At three weeks old Ed Balls was fed puréed roast beef and Yorkshire pudding. The former shadow chancellor has, perhaps wisely, included this as an anecdote rather than a recipe in a new autobiographical cookbook inspired by his mother’s meals.
Entitled Appetite and featuring on the cover a grinning photograph of Balls as a child, the cookbook features one recipe per chapter, intertwined with tales from the former Labour MP’s life and what he learnt from his mother, Carolyn Riseborough.

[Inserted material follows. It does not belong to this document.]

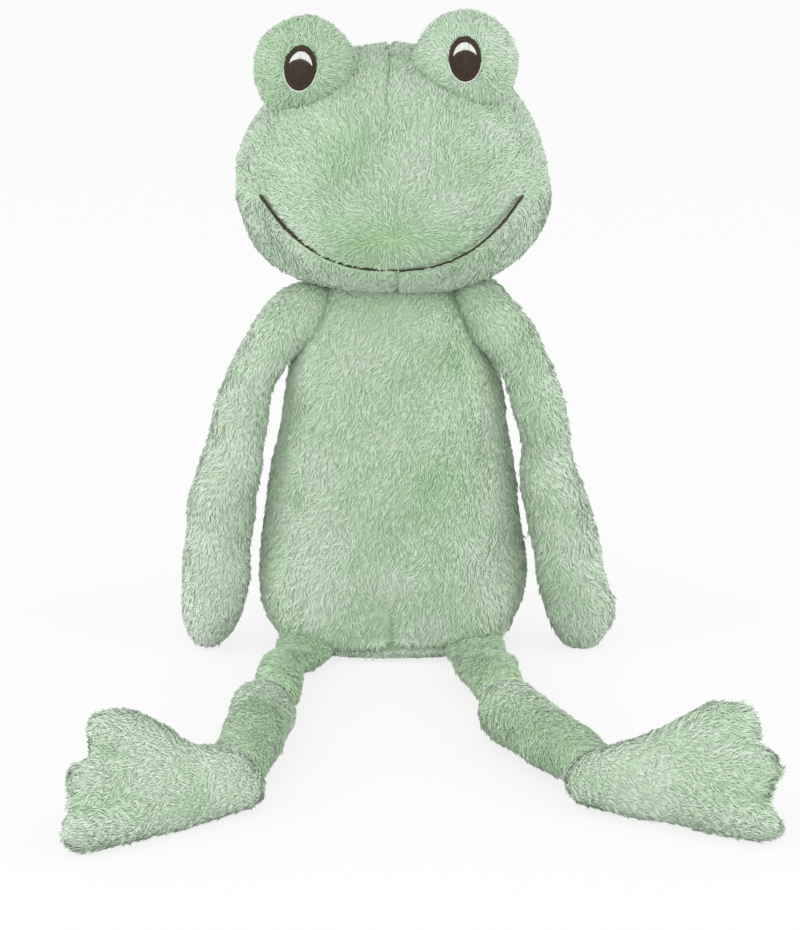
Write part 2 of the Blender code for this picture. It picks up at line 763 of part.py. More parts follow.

Balls, 54, described it as a “memoir in recipes” yesterday, explaining that it starts with “my first roast beef dinner at the ripe age of three weeks old”. NHS advice tells parents to start children on solid foods from around eight months, but Balls said of his unusually early first experience of solid food: “I’m told the health visitor was adamant.” Delia Smith has described the book as “delightfully different” and the publisher’s synopsis says: “Taught to cook by his mother, he’s now passing these recipes on to his own children as they start to fly the nest . . . Appetite is a celebration of love, family, and good food.”
Balls, who served as shadow chancellor from 2011 until he lost his seat in 2015, has embarked on a media career and in February won the BBC’s Celebrity Best Home Cook. On Twitter he calls himself a “Dad, cook, pianist, economist”.
The book will be published on August 19.